AHM and Murthy are not aberrations. In recent years the Court has turned away conservative challenges to the Indian Child Welfare Act, the Affordable Care Act, and Biden-administration immigration policies as well, all on standing grounds. If some hoped (or feared) that a conservative Supreme Court would loosen the standing barrier against policy-oriented litigation, they were sorely mistaken.
That a conservative Supreme Court insists on enforcing traditional rules of standing should be no surprise. Stringent standing rules have been a core element of conservative jurisprudence for decades. Current doctrine was shaped by the late justice Antonin Scalia as much as by anyone else, and it has also been a priority of Chief Justice Roberts, who sees it as a way of preventing political activists from using the courts to fight policy battles that belong in Congress or at the ballot box.
The idea of standing is grounded in Article III of the Constitution, which limits federal-court jurisdiction to “cases” and “controversies.” The idea is that an individual litigant should have a sufficient stake in the outcome of a legal dispute to justify the exercise of federal jurisdiction over his claim. “In more pedestrian terms,” as then-judge Antonin Scalia explained in a 1983 law-review article, “it is an answer to the very first question that is sometimes rudely asked when one person complains of another’s actions: ‘What’s it to you?'” It is not enough to care deeply about a particular question. One has to have a sufficiently tangible stake if one wants one’s arguments heard in a federal court.
In the article I also discuss some of the recent complaints about standing doctrine from the Right, including those put forward by Judge Kevin Newsom of the U.S. Court of Appeals for the Eleventh Circuit. I engage the latter quite extensively in my Wake Forest Law Review article, “Standing without Injury.”

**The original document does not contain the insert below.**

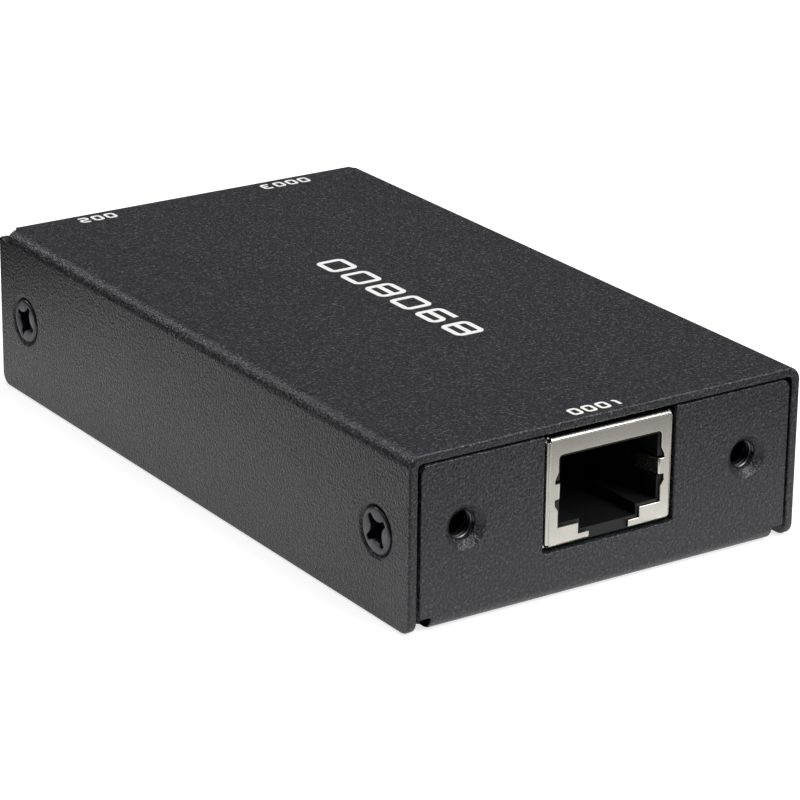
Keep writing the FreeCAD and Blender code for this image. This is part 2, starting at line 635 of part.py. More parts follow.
def make_jack_shell():
    """The jack's folded shield: a can that is open below, with a face that is split at the bottom."""
    body = new_body("network_jack_shell")
    plan = new_sketch(body, "ShieldPlan", "XY_Plane", "board_top")
    block(plan, "-jack_width / 2", "jack_width / 2", "-half_length", "jack_back")
    grow(body, "Pad", plan, "jack_height")
    round_off(body, "shield_bend", lambda e: near(-middle(e).y, "half_length")
              or (near(middle(e).z, "jack_top") and along(e, V(0, 1, 0))))
    hollow = new_sketch(body, "ShieldInside", "XY_Plane", "board_top")
    block(hollow, "shield_sheet - jack_width / 2", "jack_width / 2 - shield_sheet",
          "shield_sheet - half_length", "jack_back - shield_sheet")
    grow(body, "Pocket", hollow, "jack_height - shield_sheet", reverse=True)

    corners = new_sketch(body, "FoldSlots", "XZ_Plane", "half_length")
    for side in ("", "-"):
        outer = side + "jack_width / 2"
        inner = side + "(jack_width / 2 - shield_bend)"
        block(corners, inner, outer, "jack_top - shield_bend", "jack_top")
        block(corners, inner, outer, "board_top", "board_top + fold_slot")
    grow(body, "Pocket", corners, "shield_bend")

    window = new_sketch(body, "PlugWindow", "XZ_Plane", "half_length")
    right = [
        ("slot_width / 2", "board_top"), ("slot_width / 2", "latch_bottom"),
        ("latch_width / 2", "latch_bottom"), ("latch_width / 2", "plug_bottom"),
        ("plug_width / 2", "plug_bottom"), ("plug_width / 2", "spring_low - 3 * spring_notch"),
        ("plug_width / 2 + spring_notch", "spring_low - 1.5 * spring_notch"),
        ("plug_width / 2 + spring_notch", "spring_low"), ("plug_width / 2", "spring_low"),
        ("plug_width / 2", "spring_high"), ("plug_width / 2 + spring_notch", "spring_high"),
        ("plug_width / 2 + spring_notch", "spring_high + spring_notch"),
        ("plug_width / 2", "spring_high + 3 * spring_notch"),
        ("plug_width / 2", "plug_top - spring_notch"),
        ("plug_width / 2 - 0.3 * spring_notch", "plug_top - 0.3 * spring_notch"),
        ("plug_width / 2 - spring_notch", "plug_top"),
    ]
    left = [("-(" + across + ")", up) for across, up in reversed(right)]
    outline(window, right + left)
    grow(body, "Pocket", window, "shield_sheet")

    fingers = new_sketch(body, "SpringFingers", "XY_Plane", "spring_low")
    for side in ("", "-"):
        inner = side + "(plug_width / 2 - spring_reach)"
        outer = side + "(plug_width / 2 - spring_reach + shield_sheet)"
        wall = side + "(plug_width / 2)"
        root = side + "(plug_width / 2 + shield_sheet)"
        outline(fingers, [
            (root, "-half_length"), (wall, "-half_length"),
            (side + "(plug_width / 2 - shield_sheet)", "0.5 * shield_sheet - half_length"),
            (inner, "spring_length - shield_sheet - half_length"),
            (inner, "spring_length + shield_sheet - half_length"),
            (side + "(plug_width / 2 - shield_sheet)",
             "spring_length + spring_return - half_length"),
            (wall, "spring_length + spring_return - half_length"),
            (outer, "spring_length + shield_sheet - half_length"),
            (outer, "spring_length - shield_sheet - half_length"),
            (wall, "shield_sheet - half_length"), (root, "shield_sheet - half_length"),
        ])
    grow(body, "Pad", fingers, "spring_height")
    add_legs(body, "jack", "2 * fold_slot")
    return body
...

The complaints about standing from the Right, combined with continuing concerns about third-party standing, associational standing, and state standing, make standing doctrine poised for revision, and potentially in ways that do not easily conform to ideological priors or even to linear characterization (e.g. “easier”/”harder”). I suspect standing could become easier in some contexts, but more difficult in others. The question then will be whether standing’s current critics will be happy with the end result. I have my doubts.